Repeat exactly and only the lines from the line containing "0.90, 0.86), 0.02))" through the line containing "soft studio light.", both included.
>> Start Provided material
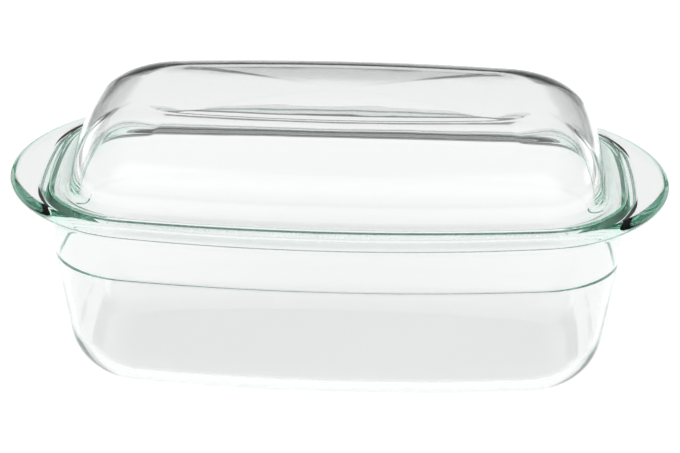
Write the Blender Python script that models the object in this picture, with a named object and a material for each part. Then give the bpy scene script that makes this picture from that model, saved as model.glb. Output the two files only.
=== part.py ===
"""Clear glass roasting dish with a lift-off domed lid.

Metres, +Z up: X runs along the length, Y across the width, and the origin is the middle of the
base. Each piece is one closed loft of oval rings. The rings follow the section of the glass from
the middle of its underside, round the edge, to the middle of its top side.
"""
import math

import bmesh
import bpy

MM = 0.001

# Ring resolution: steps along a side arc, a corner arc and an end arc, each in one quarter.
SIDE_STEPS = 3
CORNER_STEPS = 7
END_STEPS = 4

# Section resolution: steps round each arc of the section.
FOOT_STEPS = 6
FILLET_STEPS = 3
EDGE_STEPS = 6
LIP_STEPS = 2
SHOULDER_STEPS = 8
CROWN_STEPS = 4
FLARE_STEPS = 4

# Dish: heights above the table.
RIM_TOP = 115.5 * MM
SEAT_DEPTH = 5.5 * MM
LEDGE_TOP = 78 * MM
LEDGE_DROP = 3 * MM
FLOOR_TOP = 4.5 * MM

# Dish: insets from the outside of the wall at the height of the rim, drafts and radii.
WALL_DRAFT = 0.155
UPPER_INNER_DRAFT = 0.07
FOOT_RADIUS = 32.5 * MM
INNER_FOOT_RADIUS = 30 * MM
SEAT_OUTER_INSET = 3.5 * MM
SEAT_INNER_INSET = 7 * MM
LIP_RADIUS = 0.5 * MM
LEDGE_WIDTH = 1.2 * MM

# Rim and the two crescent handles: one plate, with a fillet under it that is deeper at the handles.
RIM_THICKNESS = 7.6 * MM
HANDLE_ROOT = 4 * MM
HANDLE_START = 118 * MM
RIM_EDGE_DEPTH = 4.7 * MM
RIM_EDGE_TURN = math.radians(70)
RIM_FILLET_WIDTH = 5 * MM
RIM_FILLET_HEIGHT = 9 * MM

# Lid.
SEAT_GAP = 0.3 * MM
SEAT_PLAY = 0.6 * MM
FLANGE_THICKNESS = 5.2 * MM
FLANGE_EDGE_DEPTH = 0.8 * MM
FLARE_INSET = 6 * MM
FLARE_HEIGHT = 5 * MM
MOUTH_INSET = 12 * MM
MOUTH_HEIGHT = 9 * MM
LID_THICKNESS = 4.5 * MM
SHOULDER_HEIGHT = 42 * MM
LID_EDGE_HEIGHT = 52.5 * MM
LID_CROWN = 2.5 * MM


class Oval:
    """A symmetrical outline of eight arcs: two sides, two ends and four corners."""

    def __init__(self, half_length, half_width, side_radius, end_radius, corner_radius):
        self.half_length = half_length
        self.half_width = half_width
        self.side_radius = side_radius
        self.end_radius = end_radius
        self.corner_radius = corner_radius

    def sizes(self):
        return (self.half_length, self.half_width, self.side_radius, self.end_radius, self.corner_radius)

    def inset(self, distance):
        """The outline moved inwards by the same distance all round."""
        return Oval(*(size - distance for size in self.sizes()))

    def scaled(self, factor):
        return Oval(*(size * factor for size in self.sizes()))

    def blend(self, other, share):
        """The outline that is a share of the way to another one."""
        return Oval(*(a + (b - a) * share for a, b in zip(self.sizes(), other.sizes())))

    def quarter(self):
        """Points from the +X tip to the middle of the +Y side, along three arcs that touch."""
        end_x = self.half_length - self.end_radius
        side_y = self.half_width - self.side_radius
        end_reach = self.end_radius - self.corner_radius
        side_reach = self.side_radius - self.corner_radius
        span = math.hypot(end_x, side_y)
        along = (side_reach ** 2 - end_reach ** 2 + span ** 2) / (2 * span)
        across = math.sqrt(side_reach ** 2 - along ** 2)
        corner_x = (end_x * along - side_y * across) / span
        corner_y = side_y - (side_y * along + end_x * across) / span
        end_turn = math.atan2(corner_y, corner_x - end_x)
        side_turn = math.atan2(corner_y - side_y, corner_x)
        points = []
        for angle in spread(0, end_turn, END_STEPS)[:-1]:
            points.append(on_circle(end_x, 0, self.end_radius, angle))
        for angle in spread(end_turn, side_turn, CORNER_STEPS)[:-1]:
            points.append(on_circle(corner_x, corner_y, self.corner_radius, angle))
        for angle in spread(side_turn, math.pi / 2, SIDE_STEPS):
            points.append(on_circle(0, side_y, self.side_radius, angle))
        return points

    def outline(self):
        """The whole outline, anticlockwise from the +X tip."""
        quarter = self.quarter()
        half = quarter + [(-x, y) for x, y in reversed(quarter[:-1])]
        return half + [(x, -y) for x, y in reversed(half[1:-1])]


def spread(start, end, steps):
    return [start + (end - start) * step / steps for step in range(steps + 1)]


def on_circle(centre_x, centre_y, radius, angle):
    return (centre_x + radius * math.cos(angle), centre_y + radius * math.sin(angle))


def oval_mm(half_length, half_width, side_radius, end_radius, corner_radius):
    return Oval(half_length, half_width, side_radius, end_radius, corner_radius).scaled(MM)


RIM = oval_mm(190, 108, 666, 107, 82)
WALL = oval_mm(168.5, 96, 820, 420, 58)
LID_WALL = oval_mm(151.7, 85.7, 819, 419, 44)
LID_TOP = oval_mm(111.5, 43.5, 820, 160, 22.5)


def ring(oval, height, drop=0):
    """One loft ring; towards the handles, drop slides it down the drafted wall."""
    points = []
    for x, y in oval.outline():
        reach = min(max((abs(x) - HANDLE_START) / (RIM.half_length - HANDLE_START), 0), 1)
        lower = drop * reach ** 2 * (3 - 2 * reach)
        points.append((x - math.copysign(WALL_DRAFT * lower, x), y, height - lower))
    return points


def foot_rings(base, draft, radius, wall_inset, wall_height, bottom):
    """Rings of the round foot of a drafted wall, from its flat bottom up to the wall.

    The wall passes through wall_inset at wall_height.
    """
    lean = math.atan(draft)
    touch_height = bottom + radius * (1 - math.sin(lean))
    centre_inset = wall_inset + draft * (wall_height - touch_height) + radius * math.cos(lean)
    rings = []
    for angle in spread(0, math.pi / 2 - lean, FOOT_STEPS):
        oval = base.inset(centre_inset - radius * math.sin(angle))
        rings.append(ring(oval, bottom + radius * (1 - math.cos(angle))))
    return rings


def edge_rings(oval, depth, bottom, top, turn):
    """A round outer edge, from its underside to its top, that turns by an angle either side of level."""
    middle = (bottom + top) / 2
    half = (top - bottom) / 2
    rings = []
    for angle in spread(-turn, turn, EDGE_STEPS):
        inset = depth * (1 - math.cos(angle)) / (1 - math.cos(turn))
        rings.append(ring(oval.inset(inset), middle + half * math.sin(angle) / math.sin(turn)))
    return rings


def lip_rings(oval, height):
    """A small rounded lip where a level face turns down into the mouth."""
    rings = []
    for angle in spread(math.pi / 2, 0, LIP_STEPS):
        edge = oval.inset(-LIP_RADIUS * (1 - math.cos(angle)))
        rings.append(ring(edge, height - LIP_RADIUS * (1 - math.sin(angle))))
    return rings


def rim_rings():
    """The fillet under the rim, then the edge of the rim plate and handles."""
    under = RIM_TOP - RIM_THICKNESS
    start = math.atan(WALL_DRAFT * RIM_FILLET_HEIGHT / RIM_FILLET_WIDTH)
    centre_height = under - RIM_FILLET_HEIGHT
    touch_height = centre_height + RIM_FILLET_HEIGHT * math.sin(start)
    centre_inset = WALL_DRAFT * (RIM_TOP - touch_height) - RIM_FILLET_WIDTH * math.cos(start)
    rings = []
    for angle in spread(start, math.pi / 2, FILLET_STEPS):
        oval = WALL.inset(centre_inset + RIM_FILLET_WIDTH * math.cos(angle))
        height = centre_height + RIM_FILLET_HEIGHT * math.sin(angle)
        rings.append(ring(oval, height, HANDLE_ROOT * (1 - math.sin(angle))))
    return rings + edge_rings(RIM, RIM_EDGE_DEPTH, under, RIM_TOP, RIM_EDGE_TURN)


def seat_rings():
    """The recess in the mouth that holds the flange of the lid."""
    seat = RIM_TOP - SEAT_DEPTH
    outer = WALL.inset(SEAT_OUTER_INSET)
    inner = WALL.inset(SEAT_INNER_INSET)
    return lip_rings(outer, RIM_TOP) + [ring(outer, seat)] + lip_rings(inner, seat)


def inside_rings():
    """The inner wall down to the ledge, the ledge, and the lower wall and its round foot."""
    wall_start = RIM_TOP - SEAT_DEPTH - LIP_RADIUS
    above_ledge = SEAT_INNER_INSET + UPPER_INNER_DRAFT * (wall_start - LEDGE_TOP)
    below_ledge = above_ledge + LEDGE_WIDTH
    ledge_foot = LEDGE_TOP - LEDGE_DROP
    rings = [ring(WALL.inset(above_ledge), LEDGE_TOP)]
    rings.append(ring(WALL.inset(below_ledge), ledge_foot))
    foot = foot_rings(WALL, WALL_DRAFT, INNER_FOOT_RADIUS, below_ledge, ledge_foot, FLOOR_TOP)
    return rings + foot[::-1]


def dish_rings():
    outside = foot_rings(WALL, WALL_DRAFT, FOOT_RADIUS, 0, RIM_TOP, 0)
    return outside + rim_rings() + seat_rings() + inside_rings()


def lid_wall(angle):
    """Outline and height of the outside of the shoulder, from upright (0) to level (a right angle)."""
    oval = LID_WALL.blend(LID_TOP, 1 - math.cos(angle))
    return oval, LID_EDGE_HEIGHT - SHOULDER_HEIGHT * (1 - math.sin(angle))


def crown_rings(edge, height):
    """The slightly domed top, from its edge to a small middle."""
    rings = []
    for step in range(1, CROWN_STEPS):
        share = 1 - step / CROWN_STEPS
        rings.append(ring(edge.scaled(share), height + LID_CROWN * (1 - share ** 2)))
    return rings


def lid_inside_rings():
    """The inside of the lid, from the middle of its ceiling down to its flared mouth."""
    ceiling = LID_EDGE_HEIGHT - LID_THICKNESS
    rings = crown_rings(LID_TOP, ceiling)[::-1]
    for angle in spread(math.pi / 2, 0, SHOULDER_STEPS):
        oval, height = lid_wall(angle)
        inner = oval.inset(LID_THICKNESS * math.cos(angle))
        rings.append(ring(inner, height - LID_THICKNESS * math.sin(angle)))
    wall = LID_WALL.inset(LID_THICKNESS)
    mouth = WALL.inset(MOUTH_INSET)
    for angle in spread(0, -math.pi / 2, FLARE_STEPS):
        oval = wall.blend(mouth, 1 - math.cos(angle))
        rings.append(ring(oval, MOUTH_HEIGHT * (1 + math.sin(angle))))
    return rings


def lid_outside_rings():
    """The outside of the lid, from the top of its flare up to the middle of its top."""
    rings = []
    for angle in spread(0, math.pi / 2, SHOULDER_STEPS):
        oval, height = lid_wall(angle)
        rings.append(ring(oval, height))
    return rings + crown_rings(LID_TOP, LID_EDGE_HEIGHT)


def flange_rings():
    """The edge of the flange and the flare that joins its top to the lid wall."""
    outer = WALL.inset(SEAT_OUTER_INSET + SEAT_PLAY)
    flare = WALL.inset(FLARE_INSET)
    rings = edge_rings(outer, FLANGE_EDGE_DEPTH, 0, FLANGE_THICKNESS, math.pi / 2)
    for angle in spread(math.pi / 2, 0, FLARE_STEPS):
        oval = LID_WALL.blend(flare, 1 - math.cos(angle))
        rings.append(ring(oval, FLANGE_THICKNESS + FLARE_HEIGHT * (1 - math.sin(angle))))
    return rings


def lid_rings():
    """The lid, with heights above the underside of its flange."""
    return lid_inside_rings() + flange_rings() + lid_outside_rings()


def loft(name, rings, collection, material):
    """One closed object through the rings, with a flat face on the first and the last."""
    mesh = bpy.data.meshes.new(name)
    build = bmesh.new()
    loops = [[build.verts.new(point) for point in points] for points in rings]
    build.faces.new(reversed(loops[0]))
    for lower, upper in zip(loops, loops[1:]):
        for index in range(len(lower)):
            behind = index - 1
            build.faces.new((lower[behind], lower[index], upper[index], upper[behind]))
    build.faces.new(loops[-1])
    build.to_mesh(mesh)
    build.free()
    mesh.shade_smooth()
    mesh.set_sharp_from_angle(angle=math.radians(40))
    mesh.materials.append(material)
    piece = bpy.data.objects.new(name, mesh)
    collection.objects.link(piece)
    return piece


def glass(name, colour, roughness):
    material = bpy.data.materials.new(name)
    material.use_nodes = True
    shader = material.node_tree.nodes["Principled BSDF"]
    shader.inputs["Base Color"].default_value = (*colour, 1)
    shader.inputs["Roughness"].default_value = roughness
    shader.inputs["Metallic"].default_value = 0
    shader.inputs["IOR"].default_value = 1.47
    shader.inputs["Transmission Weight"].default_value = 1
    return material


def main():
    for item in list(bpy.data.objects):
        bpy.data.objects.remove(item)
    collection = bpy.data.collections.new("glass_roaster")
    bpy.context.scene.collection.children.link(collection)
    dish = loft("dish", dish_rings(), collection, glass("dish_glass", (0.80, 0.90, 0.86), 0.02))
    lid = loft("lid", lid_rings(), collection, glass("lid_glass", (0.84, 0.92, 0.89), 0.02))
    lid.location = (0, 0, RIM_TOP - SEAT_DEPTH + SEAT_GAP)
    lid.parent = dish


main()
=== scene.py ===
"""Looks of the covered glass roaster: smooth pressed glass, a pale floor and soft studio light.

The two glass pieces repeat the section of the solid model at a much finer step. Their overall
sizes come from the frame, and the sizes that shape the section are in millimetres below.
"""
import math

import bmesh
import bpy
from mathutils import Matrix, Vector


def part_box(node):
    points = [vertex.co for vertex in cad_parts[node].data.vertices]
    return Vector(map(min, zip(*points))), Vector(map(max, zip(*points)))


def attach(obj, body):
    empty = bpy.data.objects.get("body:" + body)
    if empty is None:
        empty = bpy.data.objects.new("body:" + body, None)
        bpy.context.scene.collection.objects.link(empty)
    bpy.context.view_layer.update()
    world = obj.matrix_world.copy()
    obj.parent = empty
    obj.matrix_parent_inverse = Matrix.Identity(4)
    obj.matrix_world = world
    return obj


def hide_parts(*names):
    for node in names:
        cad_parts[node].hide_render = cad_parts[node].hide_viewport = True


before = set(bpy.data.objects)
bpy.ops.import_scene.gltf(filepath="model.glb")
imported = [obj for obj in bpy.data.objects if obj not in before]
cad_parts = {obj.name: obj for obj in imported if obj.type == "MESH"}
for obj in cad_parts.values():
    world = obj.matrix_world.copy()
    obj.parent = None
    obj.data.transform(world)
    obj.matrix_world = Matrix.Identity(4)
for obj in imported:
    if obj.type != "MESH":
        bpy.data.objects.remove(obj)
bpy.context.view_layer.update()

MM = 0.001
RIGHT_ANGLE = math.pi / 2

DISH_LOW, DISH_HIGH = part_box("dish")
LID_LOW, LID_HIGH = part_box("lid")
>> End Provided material
**Expected answer**.
    dish = loft("dish", dish_rings(), collection, glass("dish_glass", (0.80, 0.90, 0.86), 0.02))
    lid = loft("lid", lid_rings(), collection, glass("lid_glass", (0.84, 0.92, 0.89), 0.02))
    lid.location = (0, 0, RIM_TOP - SEAT_DEPTH + SEAT_GAP)
    lid.parent = dish


main()
=== scene.py ===
"""Looks of the covered glass roaster: smooth pressed glass, a pale floor and soft studio light.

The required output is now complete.